◆ **Given exercise**
Take the data below and write out exactly the lines from the one with "on the floor" through the one with "obj.parent = empty"; omit every other line.

◆ **Given information**
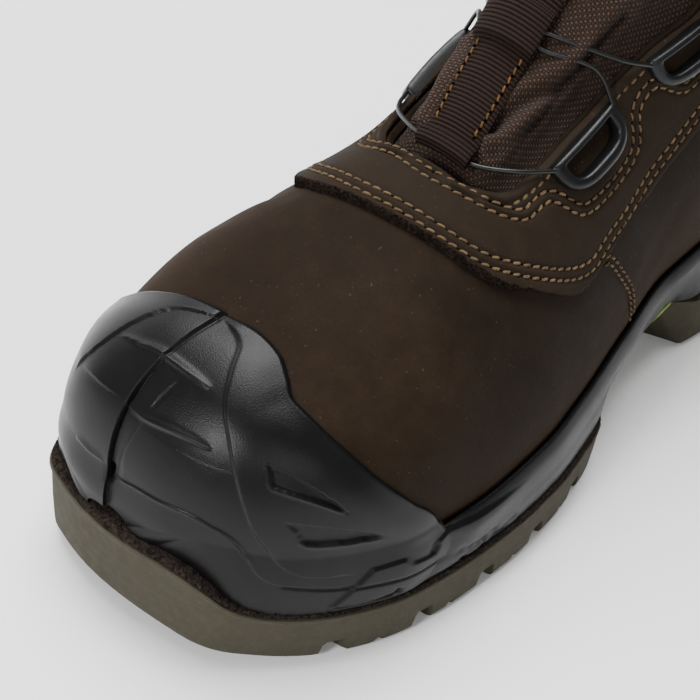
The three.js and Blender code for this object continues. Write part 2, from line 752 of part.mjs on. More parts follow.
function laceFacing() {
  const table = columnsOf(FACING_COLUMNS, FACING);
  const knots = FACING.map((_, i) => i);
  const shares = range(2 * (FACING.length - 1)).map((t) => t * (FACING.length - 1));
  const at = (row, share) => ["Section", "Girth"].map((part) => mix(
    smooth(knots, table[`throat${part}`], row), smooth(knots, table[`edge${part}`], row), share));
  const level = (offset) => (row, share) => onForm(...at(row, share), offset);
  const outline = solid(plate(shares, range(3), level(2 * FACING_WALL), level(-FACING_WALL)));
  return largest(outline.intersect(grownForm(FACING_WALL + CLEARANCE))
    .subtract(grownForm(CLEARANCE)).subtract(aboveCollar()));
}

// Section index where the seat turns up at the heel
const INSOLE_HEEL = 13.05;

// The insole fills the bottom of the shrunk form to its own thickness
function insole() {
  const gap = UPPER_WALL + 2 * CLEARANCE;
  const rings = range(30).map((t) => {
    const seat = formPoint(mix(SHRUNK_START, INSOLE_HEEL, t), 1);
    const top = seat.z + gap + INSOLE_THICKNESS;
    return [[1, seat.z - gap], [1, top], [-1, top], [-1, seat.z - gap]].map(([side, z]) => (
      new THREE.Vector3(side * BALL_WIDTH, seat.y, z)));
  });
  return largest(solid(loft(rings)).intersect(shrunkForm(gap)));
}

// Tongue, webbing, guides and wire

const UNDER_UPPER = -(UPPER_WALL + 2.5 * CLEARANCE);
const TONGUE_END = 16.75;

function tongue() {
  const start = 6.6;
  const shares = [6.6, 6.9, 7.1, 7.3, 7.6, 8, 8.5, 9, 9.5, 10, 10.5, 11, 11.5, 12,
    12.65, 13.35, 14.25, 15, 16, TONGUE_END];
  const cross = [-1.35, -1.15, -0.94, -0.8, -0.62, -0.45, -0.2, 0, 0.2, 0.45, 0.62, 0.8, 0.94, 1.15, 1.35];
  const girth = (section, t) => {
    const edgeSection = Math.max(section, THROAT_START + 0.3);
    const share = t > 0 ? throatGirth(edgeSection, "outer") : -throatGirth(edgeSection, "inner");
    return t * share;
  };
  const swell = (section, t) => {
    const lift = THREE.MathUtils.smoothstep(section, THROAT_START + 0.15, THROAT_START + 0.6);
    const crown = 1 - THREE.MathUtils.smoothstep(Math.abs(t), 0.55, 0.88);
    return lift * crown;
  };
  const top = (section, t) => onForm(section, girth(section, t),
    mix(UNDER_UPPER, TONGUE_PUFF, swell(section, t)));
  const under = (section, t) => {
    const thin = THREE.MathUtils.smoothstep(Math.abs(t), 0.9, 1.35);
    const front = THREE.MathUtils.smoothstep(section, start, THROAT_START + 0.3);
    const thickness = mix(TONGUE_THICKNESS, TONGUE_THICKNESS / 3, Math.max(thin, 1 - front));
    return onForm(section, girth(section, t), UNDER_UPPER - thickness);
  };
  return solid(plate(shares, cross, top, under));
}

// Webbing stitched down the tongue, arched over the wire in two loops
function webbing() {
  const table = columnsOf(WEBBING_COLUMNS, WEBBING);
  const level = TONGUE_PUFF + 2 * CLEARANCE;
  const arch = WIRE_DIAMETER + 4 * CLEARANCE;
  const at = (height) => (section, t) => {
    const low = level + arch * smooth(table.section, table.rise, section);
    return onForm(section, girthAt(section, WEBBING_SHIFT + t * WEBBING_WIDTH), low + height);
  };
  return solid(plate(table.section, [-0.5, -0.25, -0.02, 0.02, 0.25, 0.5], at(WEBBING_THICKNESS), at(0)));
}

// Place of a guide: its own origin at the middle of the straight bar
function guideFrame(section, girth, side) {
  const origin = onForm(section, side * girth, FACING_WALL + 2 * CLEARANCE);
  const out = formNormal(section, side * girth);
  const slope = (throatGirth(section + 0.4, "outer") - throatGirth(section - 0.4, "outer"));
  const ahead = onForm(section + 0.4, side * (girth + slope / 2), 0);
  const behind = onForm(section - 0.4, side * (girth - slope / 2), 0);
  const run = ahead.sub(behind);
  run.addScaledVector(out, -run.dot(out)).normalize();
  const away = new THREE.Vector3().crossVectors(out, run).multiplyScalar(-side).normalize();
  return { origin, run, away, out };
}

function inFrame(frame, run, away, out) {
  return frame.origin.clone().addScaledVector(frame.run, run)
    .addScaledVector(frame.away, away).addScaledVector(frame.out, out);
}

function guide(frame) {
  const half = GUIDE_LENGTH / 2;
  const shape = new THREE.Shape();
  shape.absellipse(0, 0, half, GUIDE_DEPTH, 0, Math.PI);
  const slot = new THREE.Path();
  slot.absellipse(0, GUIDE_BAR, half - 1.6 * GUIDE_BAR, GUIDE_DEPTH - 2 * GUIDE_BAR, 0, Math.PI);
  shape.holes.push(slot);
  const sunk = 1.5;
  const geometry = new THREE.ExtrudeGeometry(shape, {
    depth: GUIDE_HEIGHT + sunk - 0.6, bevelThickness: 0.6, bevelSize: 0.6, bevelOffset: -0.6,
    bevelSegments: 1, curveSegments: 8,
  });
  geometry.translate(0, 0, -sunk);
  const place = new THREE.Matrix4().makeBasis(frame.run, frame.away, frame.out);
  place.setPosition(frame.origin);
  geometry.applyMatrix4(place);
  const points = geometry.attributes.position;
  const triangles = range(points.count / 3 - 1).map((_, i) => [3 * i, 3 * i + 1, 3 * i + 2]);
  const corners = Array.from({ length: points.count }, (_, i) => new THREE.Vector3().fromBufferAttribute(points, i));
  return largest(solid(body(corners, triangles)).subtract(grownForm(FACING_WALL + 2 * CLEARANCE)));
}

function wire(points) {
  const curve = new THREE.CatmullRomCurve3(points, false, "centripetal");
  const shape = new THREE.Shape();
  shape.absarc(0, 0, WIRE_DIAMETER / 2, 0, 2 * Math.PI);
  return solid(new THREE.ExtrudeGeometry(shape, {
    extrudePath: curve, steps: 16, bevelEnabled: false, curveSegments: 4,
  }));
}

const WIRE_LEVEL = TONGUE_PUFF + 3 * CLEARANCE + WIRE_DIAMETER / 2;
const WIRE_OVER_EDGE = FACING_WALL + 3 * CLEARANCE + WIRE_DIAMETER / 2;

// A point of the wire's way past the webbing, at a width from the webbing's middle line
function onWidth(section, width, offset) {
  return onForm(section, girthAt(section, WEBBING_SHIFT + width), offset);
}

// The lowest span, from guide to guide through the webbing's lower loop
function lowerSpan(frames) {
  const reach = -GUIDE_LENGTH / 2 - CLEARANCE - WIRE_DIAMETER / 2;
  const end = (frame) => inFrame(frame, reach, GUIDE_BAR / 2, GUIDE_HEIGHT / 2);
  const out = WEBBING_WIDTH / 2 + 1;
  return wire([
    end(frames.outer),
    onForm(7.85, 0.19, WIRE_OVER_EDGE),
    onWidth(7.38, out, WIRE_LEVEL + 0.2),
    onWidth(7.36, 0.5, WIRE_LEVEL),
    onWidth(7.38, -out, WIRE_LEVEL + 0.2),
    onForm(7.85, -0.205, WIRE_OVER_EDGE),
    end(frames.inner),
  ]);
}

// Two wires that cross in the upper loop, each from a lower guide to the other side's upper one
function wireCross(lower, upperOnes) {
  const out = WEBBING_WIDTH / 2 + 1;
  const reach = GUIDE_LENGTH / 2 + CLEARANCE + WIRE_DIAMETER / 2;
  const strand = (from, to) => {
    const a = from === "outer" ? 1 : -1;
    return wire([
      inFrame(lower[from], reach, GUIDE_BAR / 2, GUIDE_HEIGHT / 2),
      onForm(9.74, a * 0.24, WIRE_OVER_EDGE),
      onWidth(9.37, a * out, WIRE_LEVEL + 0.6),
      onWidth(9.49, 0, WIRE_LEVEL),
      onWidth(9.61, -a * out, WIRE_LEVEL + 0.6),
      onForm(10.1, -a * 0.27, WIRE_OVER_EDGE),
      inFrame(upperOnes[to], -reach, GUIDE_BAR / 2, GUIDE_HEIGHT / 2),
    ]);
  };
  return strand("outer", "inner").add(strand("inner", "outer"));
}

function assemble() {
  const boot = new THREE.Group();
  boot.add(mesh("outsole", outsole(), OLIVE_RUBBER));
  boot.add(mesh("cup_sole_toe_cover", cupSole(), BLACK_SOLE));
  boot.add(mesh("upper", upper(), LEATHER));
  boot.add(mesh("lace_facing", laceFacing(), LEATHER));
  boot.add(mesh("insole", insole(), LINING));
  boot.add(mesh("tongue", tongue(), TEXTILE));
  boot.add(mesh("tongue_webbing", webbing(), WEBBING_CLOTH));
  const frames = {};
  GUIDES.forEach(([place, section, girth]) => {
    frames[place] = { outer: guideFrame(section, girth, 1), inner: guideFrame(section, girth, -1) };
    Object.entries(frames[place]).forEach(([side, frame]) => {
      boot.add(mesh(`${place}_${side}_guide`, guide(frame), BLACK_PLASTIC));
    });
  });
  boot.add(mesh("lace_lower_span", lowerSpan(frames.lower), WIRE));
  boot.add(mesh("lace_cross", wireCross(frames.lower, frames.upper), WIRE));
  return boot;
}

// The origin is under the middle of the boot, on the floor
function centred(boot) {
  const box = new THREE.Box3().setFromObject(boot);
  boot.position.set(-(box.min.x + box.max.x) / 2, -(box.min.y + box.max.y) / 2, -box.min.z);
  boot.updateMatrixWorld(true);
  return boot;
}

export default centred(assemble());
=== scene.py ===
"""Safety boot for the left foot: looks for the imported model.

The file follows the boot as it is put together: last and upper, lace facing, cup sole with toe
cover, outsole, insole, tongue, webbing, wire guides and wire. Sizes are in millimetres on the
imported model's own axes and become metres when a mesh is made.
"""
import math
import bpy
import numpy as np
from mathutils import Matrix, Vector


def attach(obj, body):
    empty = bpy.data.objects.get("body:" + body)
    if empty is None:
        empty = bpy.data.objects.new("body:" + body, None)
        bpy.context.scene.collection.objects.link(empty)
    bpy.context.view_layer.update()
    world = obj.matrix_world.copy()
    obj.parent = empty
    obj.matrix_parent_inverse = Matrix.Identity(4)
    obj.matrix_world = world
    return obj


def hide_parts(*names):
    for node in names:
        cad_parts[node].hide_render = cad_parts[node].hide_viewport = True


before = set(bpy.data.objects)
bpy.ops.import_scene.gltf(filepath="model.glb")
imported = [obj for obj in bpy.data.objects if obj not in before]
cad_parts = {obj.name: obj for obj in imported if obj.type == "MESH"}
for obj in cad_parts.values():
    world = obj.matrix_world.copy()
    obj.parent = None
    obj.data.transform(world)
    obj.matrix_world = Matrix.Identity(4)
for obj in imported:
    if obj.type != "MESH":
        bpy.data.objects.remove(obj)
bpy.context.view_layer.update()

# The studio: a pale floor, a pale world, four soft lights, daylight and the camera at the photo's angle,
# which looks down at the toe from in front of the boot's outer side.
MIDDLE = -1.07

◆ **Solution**
// The origin is under the middle of the boot, on the floor
function centred(boot) {
  const box = new THREE.Box3().setFromObject(boot);
  boot.position.set(-(box.min.x + box.max.x) / 2, -(box.min.y + box.max.y) / 2, -box.min.z);
  boot.updateMatrixWorld(true);
  return boot;
}

export default centred(assemble());
=== scene.py ===
"""Safety boot for the left foot: looks for the imported model.

The file follows the boot as it is put together: last and upper, lace facing, cup sole with toe
cover, outsole, insole, tongue, webbing, wire guides and wire. Sizes are in millimetres on the
imported model's own axes and become metres when a mesh is made.
"""
import math
import bpy
import numpy as np
from mathutils import Matrix, Vector


def attach(obj, body):
    empty = bpy.data.objects.get("body:" + body)
    if empty is None:
        empty = bpy.data.objects.new("body:" + body, None)
        bpy.context.scene.collection.objects.link(empty)
    bpy.context.view_layer.update()
    world = obj.matrix_world.copy()
    obj.parent = empty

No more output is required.